According to Terry Sellwood, president of Cottage Life Media at Blue Ant Media, the magazine business these days is simple.
“You can close, keep publishing as-is or form a strategic partnership,” Sellwood tells MiC.
Sellwood’s comments come as Blue Ant Media on Tuesday announced the creation of a new media company in partnership with Vancouver-based Keywest Marketing called Outdoor Group Media.
The complex partnership sees Blue Ant Media selling a 50% stake in its Outdoor Canada magazine to the newly created company, while Keywest sells 50% of its stake in mags BC Outdoors, Western Sportsman and Outdoor Edge into the new company as well.
Sellwood will sit on Outdoor Group Media’s board of directors, alongside Al Zikovitz, president and CEO of Cottage Life Media and Mark Yelic, president at KeyWest Marketing. Yelic will also act as publisher of the group, leading the day-to-day operations.

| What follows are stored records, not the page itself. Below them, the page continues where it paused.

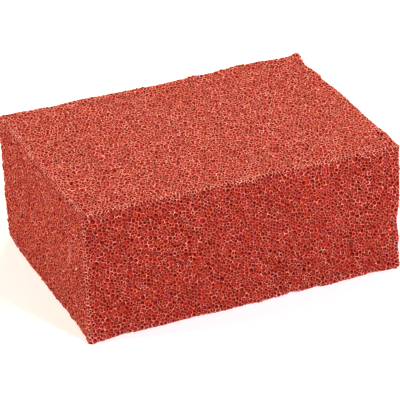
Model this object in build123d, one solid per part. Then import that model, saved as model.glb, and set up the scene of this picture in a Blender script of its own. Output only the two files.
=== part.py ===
from build123d import *
import os
from math import radians, tan

# A block of coarse open-cell sponge rubber, held in the hand and wiped wet over grout, plaster or stucco.
# It is a single piece, sawn from a thick sheet, with no handle, backing plate or fixings.
# Millimetres. +Z is up and +X runs along the long side. The origin is on the underside, below the middle.

block_length = 152.4  # long side, measured at mid height
block_width = 101.6  # short side, measured at mid height
block_height = 63.5  # thickness of the sheet, from underside to top
end_lean = 1.5  # degrees that both end cuts lean off square, their tops towards -X
side_lean = 0.9  # degrees that both long cuts lean off square, their tops towards +Y
edge_round = 1.0  # radius to which the soft rubber's cut edges round off


def sponge_block():
    # The saw leaned a little on each cut, so the top stands slightly off the underside.
    top_shift_x = -block_height * tan(radians(end_lean))
    top_shift_y = block_height * tan(radians(side_lean))
    underside = Pos(-top_shift_x / 2, -top_shift_y / 2, 0) * Rectangle(block_length, block_width)
    way_up = Vector(top_shift_x, top_shift_y, block_height)
    block = extrude(underside, amount=way_up.length, dir=way_up)
    return fillet(block.edges(), edge_round)


os.makedirs("parts", exist_ok=True)
export_step(sponge_block(), "parts/sponge_block.step")
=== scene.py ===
import math
import bpy
import numpy as np
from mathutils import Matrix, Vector
from mathutils.geometry import delaunay_2d_cdt


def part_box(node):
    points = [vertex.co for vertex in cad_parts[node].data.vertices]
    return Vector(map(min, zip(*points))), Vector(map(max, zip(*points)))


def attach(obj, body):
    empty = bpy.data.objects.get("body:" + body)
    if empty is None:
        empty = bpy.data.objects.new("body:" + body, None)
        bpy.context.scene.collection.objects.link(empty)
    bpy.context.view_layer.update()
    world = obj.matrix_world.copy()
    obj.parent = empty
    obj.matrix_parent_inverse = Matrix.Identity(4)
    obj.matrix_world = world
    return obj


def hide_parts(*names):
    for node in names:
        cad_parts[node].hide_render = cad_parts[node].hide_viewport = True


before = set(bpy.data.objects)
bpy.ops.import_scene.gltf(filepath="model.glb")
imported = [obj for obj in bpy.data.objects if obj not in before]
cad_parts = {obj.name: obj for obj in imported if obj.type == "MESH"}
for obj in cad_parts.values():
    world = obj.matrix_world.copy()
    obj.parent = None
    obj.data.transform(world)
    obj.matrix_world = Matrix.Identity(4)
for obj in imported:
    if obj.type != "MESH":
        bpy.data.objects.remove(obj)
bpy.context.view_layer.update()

cadLow, cadHigh = (np.array(corner, float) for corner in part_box("sponge_block"))
mm = 0.001


def addNode(tree, kind, inputs={}, **settings):
    # Adds one node, sets it, and fills or links its inputs. Gives back its first output socket.
    node = tree.nodes.new(kind)
    for name, value in settings.items():
        setattr(node, name, value)
    for key, value in inputs.items():
        named = [s for s in node.inputs if s.name == key and s.enabled]
        socket = node.inputs[key] if isinstance(key, int) else named[0]
        if isinstance(value, bpy.types.NodeSocket):
            tree.links.new(value, socket)
        else:
            socket.default_value = value
    return next((s for s in node.outputs if s.enabled), node)


def linearColour(hexColour):
    channels = [int(hexColour[i:i + 2], 16) / 255 for i in (1, 3, 5)]
    return (*[c / 12.92 if c <= 0.04045 else ((c + 0.055) / 1.055) ** 2.4 for c in channels], 1)


# The camera and the lights of a plain product shot. Azimuth 0 is in front of the block, 90 to its right.
view = {
    "azimuth": -24.7,
    "elevation": 29.3,
    "distance": 975 * mm,
    "lens": 191.9,
    "sensorWidth": 36,
    "aimRight": 0.43 * mm,
    "aimUp": -3.65 * mm,
}
studio = {
    "floorColour": "#f5f5f5",
    "floorGlow": 0.25,
    "floorRoughness": 0.9,
    "floorSize": 6.0,
    "lightDistance": 1.3,
    "lightSize": 0.3,
    "skyColour": "#fff8f2",
    "skyStrength": 0.39,
}
lights = {
    "keyLight": {"azimuth": -105, "elevation": 33, "power": 17.5, "colour": "#ffe6d4"},
    "fillLight": {"azimuth": 25, "elevation": 33, "power": 18.5, "colour": "#fff0f8"},
    "backLight": {"azimuth": 150, "elevation": 40, "power": 9.2, "colour": "#ffda9a"},
}


def direction(azimuth, elevation):
    turn, rise = math.radians(azimuth), math.radians(elevation)
    return Vector((math.sin(turn) * math.cos(rise), -math.cos(turn) * math.cos(rise), math.sin(rise)))


def makeCamera():
    back = direction(view["azimuth"], view["elevation"])
    right = Vector((0, 0, 1)).cross(back).normalized()
    aim = Vector((cadLow + cadHigh) / 2) + right * view["aimRight"] + back.cross(right) * view["aimUp"]
    camera = bpy.data.objects.new("camera", bpy.data.cameras.new("camera"))
    bpy.context.collection.objects.link(camera)
    camera.location = aim + back * view["distance"]
    camera.rotation_euler = back.to_track_quat("Z", "Y").to_euler()
    camera.data.lens = view["lens"]
    camera.data.sensor_width = view["sensorWidth"]
    camera.data.clip_start, camera.data.clip_end = 0.01, 50
    bpy.context.scene.camera = camera
    print("camera: ready")


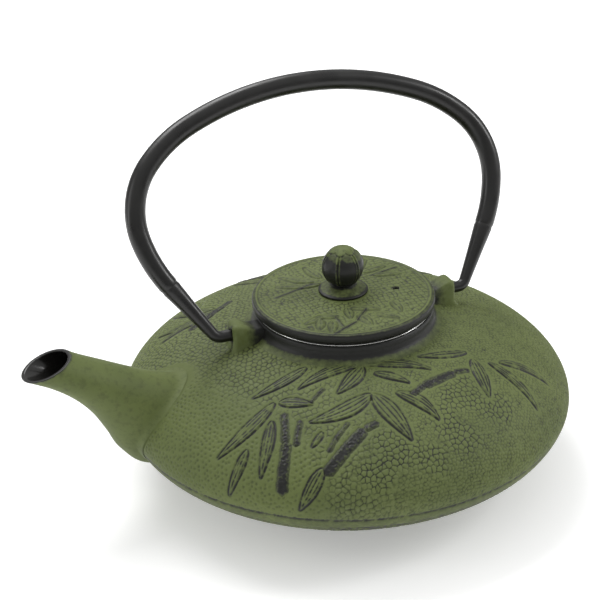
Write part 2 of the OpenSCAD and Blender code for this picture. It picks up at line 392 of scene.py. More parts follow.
def blackenedSteel():
    # Peened mild steel rivet, blackened by heat: dark grey metal with hammer unevenness.
    m = newMaterial("blackenedSteel")
    place = addNode(m, "ShaderNodeTexCoord")
    dents = addNode(m, "ShaderNodeTexNoise", {"Scale": perMetre / 1.6, "Detail": 2.0},
                    [("Vector", place, "Object")])
    relief = addNode(m, "ShaderNodeBump", {"Strength": 0.5, "Distance": 0.0002}, [("Height", dents, "Fac")])
    tint = addNode(m, "ShaderNodeMix",
                   {"data_type": "RGBA", 6: hexColour("#3a3a3a"), 7: hexColour("#5b5a57")},
                   [(0, dents, "Fac")])
    shader = addNode(m, "ShaderNodeBsdfPrincipled", {"Metallic": 0.9, "Roughness": 0.45},
                     [("Base Color", tint, 2), ("Normal", relief, 0)])
    return endMaterial(m, shader)


ironPaint = rubbedIronPaint()
enamel = glossEnamel()
lacquer = satinLacquer()
stainless = brightStainless()
rivetSteel = blackenedSteel()
print("stage: materials made")


pot = {
    "radius": 95.0, "midHeight": 32.0, "shoulderRise": 35.5, "bowlDepth": 32.4, "wall": 3.5,
    "domePower": 0.55, "footRadius": 44.0, "seamHeight": 28.5,
    "collarRadius": 37.4, "collarTop": 70.4, "mouthRadius": 33.5,
}


def potLevel(points, inset=0.0):
    # below 0 inside the pot's outside, above 0 outside it, zero on the dome and bowl
    radius = pot["radius"] - inset
    rise = pot["shoulderRise"] - inset
    depth = pot["bowlDepth"] - inset
    height = points[..., 2] - pot["midHeight"]
    flat = (points[..., 0] ** 2 + points[..., 1] ** 2) / radius**2
    upper = (np.clip(height, 0, None) / rise) ** (1 / pot["domePower"])
    lower = (np.clip(-height, 0, None) / depth) ** 2
    return flat + upper + lower - 1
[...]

Outdoor Group Media will have no fixed office, with the team spread across Vancouver, Toronto and Edmonton, Sellwood says.
Sellwood says the new company creates the opportunity for the titles to expand their reach, providing audiences and advertisers access to more national content as well as regional reporting. That mix of national and local is important with hunting and fishing, he says, because of the regional regulatory differences.
Prior to the deal, Outdoor Canada didn’t have the same reach out west, and the Keywest titles didn’t have access to eastern audiences.
Overall, Outdoor Group Media will give advertisers access to a base of 200,000 subscribers and 2.7 million hunting and fishing enthusiasts.
Blue Ant Media first became involved with Keywest Marketing when it sold its magazine Explore to the company and picked up its Cottage title in 2012, says Sellwood.
The move to increase the reach of the outdoor titles comes a week after PostMedia announced it was acquiring Quebecor Media’s 175 Sun Media titles, a move that Paul Godfrey, president and CEO at Postmedia, said gives the company the scale necessary to compete against larger foreign-owned digital companies like Google and Yahoo.